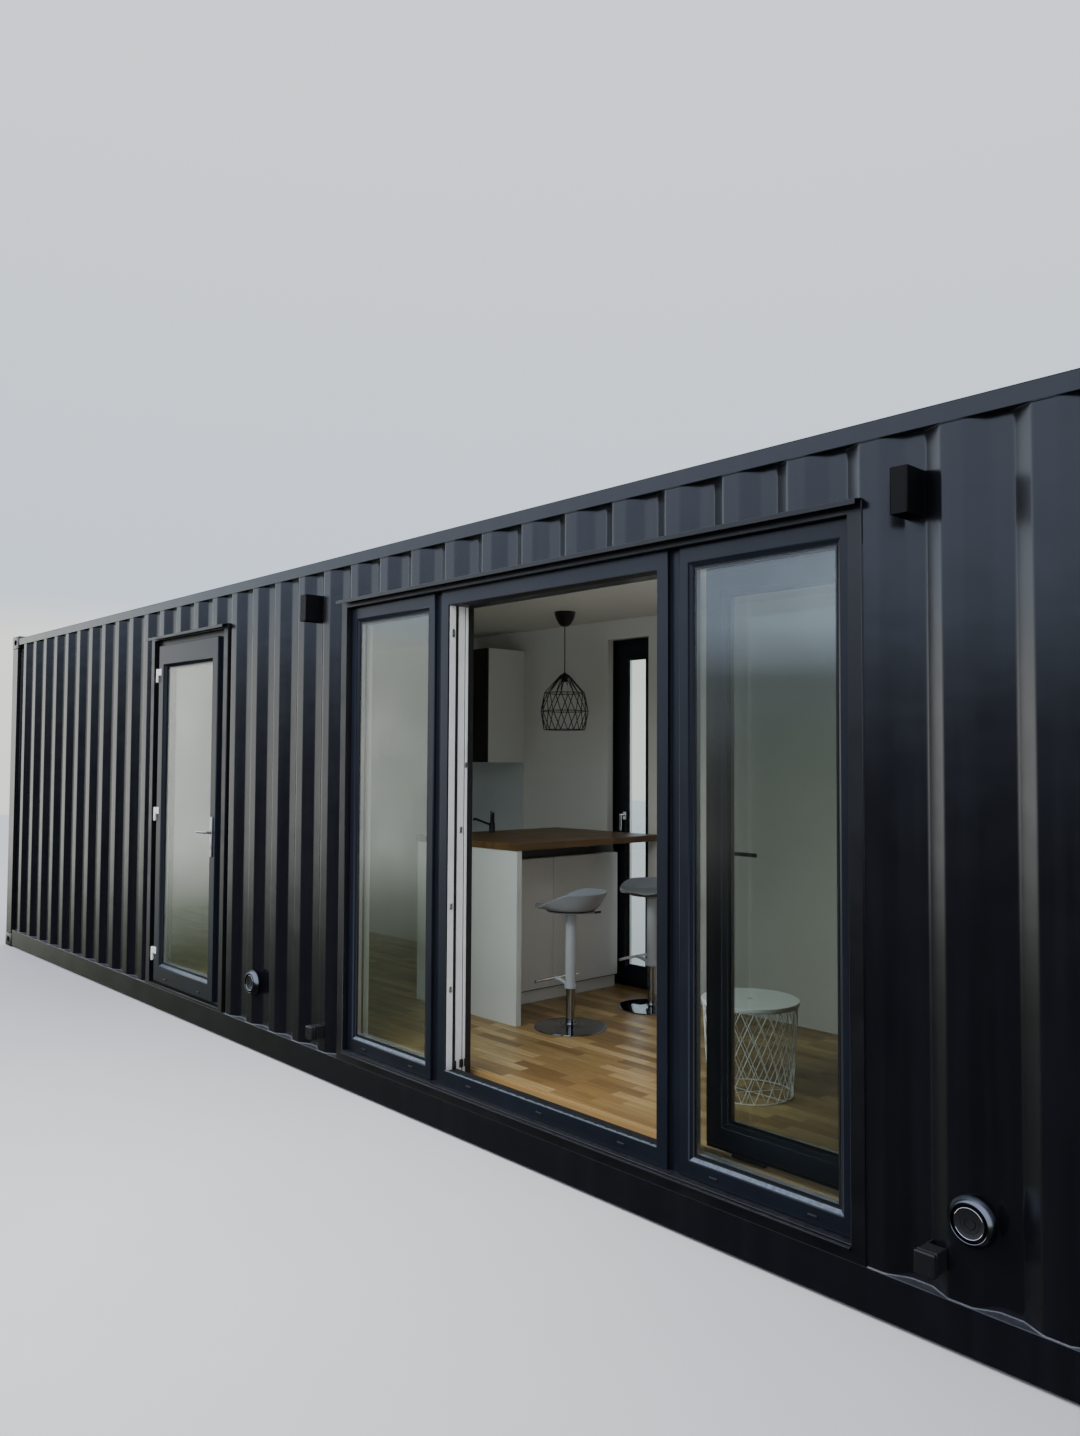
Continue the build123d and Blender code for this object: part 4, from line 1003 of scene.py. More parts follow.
def glaze(members, panes, low, high):
    """A double pane: spacer bar, edge seal and gaskets go to the members' builder, glass to the panes'."""
    opening = settings().cabin_opening
    glass, wide, gasket = opening.glass, opening.spacer, opening.gasket
    bar = [(0, glass), (wide, glass), (wide, PANE - glass), (0, PANE - glass)]
    members.mitred(low, high, low[1], bar, (wide,) * 4, ["rubber", "brushed metal", "rubber", "rubber"])
    for start, end in ((-0.0015, 0.0), (PANE, PANE + 0.0015)):
        ring = [(0, start), (gasket, start), (gasket, end), (0, end)]
        members.mitred(low, high, low[1], ring, (gasket,) * 4, "rubber")
    for y in (low[1], low[1] + PANE - glass):
        panes.block((low[0] + 0.0005, y, low[2] + 0.0005), (high[0] - 0.0005, y + glass, high[2] - 0.0005),
                    "glass", 0.0)


def inside(low, high, y, members):
    """The corners of what four members leave open, at a depth of y."""
    left, right, foot, head = members
    return (low[0] + left, y, low[2] + foot), (high[0] - right, y, high[2] - head)


def member_profile(member, setback=0.024, lip=None):
    """A window member: a flat face, and a sloping bead down to the pane.

    lip is where a leaf's member laps its frame: "outside", "room", or nowhere.
    """
    face, lap, inset = member - BEAD, 0.028, 0.032
    pane = [(member - 0.003, setback - 0.002), (member, setback), (member, setback + PANE), (face, REACH - 0.004)]
    front = [(face - 0.0055, 0), (face - 0.0016, 0.0016), (face, 0.0055)]
    if lip == "outside":
        return [(0, 0.0045), (0.0013, 0.0013), (0.0045, 0), *front, *pane, (face - 0.003, REACH),
                (inset + 0.002, REACH), (inset, REACH - 0.002), (inset, lap), (0.002, lap), (0, lap - 0.002)]
    if lip == "room":
        return [(inset, 0.002), (inset + 0.002, 0), (face - 0.004, 0), (face - 0.001, 0.0015), (face, 0.004), *pane,
                (face - 0.003, REACH), (0.003, REACH), (0, REACH - 0.003), (0, REACH - lap + 0.002),
                (0.002, REACH - lap), (inset, REACH - lap)]
    return [(0, 0.0042), (0.0012, 0.0012), (0.0042, 0), *front, *pane, (face - 0.001, REACH - 0.0015),
            (face - 0.004, REACH), (0.002, REACH), (0, REACH - 0.002)]


# The steps of a member's profile that form the level lip under a pane; on the foot member they take a lighter
# blue-grey than the film, a painted highlight of the sky.
LIT_BEAD_FOOT = {5: "bead foot", 6: "bead foot"}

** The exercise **
Print from the first line through the line that contains "to the pane.", please, including both, and leave out every line outside that stretch.

** Result of this exercise **
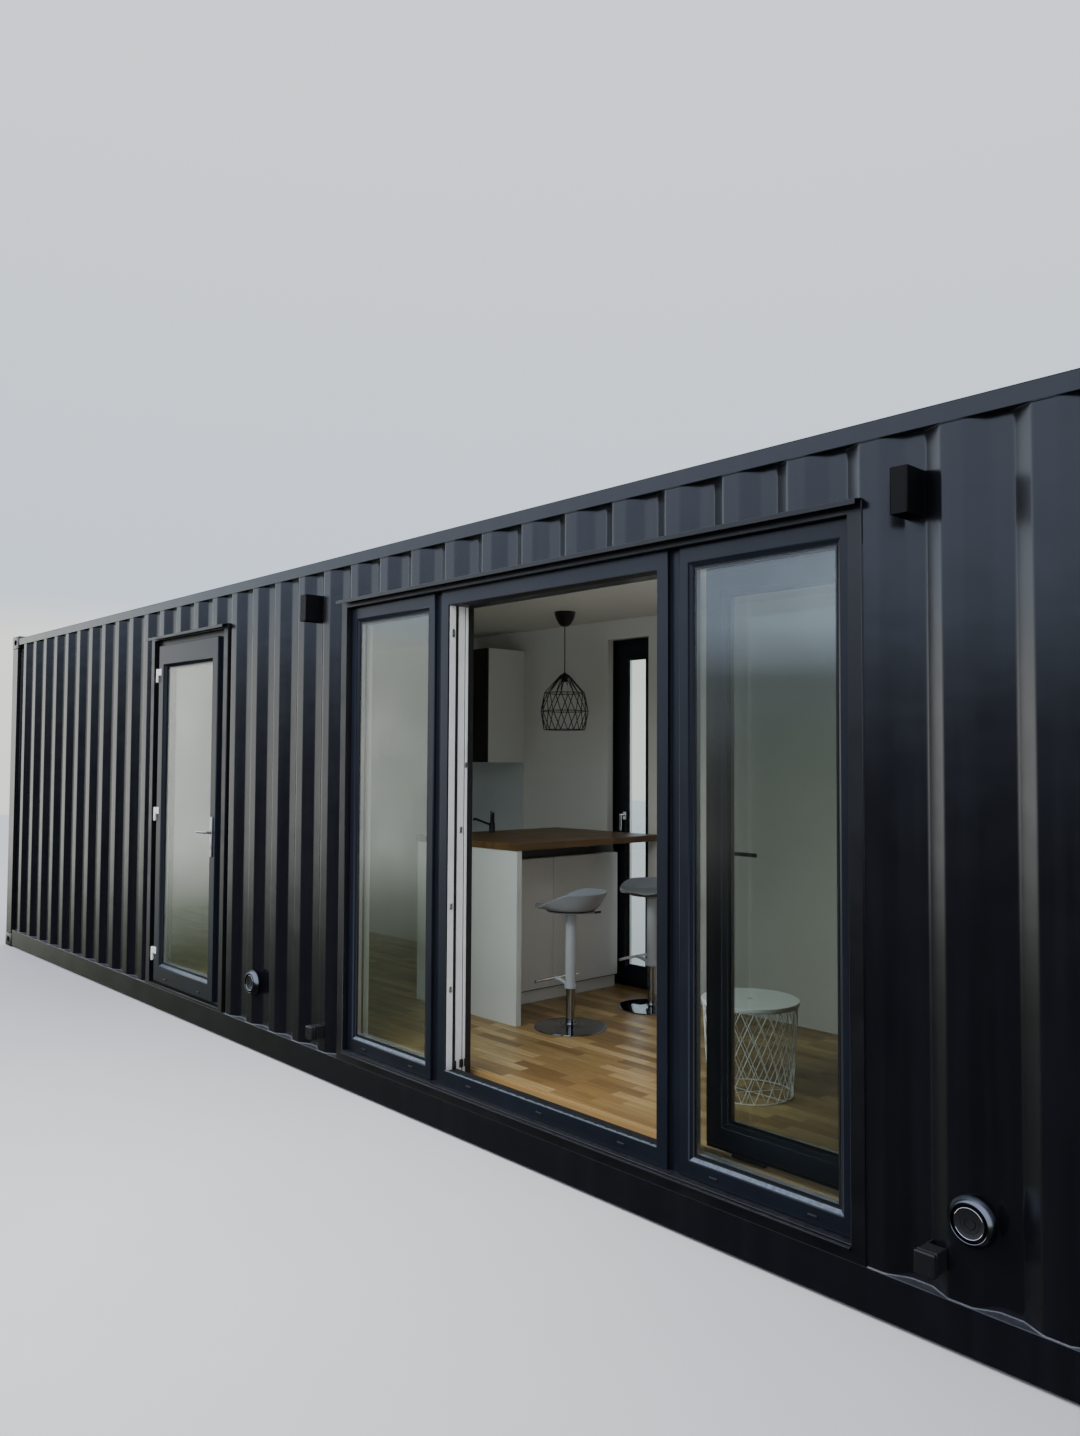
Continue the build123d and Blender code for this object: part 4, from line 1003 of scene.py. More parts follow.
def glaze(members, panes, low, high):
    """A double pane: spacer bar, edge seal and gaskets go to the members' builder, glass to the panes'."""
    opening = settings().cabin_opening
    glass, wide, gasket = opening.glass, opening.spacer, opening.gasket
    bar = [(0, glass), (wide, glass), (wide, PANE - glass), (0, PANE - glass)]
    members.mitred(low, high, low[1], bar, (wide,) * 4, ["rubber", "brushed metal", "rubber", "rubber"])
    for start, end in ((-0.0015, 0.0), (PANE, PANE + 0.0015)):
        ring = [(0, start), (gasket, start), (gasket, end), (0, end)]
        members.mitred(low, high, low[1], ring, (gasket,) * 4, "rubber")
    for y in (low[1], low[1] + PANE - glass):
        panes.block((low[0] + 0.0005, y, low[2] + 0.0005), (high[0] - 0.0005, y + glass, high[2] - 0.0005),
                    "glass", 0.0)


def inside(low, high, y, members):
    """The corners of what four members leave open, at a depth of y."""
    left, right, foot, head = members
    return (low[0] + left, y, low[2] + foot), (high[0] - right, y, high[2] - head)


def member_profile(member, setback=0.024, lip=None):
    """A window member: a flat face, and a sloping bead down to the pane.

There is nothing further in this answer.